Angeblich suche man nach einem Weg, die Konferenz, auf eine Art zu beenden, bei der der Westen keine wesentlichen Konzessionen macht. Die Westmächte sollen in der letzten Zeit die Bonner Vertreter weniger zu Rate gezogen haben, als früher. Die Bonner Delegation hatte große Hoffnungen auf das Auftreten von Brandt gesetzt. Ihre Hoffnungen wurden enttäuscht, da die Westmächte Brandt nicht Gelegenheit zu einem internationalen Auftreten gaben.
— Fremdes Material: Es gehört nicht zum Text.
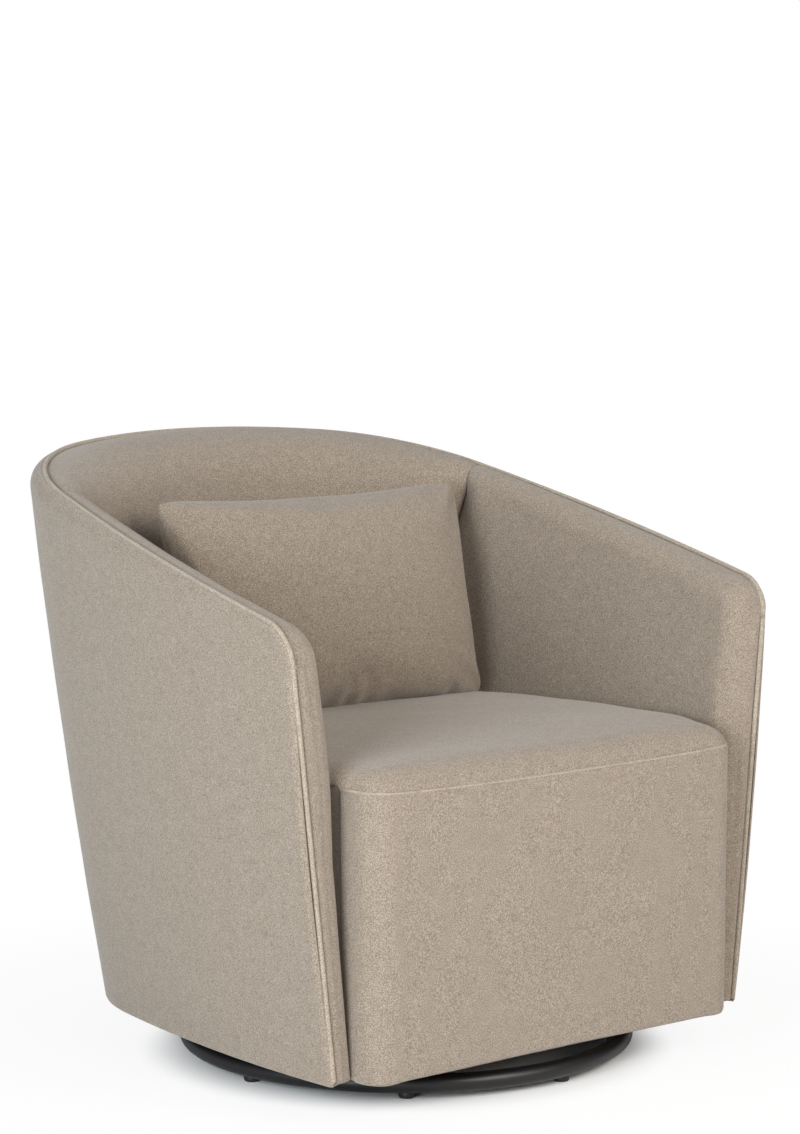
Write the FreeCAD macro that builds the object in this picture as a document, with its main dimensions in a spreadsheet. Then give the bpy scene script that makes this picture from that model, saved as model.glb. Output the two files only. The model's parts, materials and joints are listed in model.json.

Zu meinen früheren Mitteilungen über die Vorschläge der Westmächte in den inoffiziellen Besprechungen wäre noch nachzutragen: Der Vorschlag, die Truppen der Westmächte in Westberlin nicht zu erhöhen und evtl. sogar herabzusetzen, stellt nach Meinung der Gen. Gromyko und Sorin doch ein gewisses Zugeständ-nis dar, denn die Westmächte hätten auf Grund alter Abkommen das Recht, bis zu 50.000 Mann in Westberlin zu stationieren. Auch ihre Stellungnahme zur Frage der Propaganda und der Wühlarbeit würde ihre Stellung schwächen. Sie wollen aber mit diesen geringen Zugeständnissen die große grundsätzliche Entscheidung erzwingen, dass ihre Besatzungsrechte anerkannt werden; Genosse Sorin hält es nicht für ausgeschlossen, dass entsprechend englischen Pressemeldungen es in der heutigen inoffiziellen Besprechung Diskussionen über eine Verlängerung der in unseren Vorschlägen enthaltenen Frist geben wird.
Je nach den Vorschlägen, die die Westmächte heute zu machen haben, werden die sowjetischen Genossen evtl. an ihre beiden in der öffentlichen Sitzung gestellten Fragen erinnern und Antwort darauf verlangen.
Alles weitere heute Nacht im Telegramm.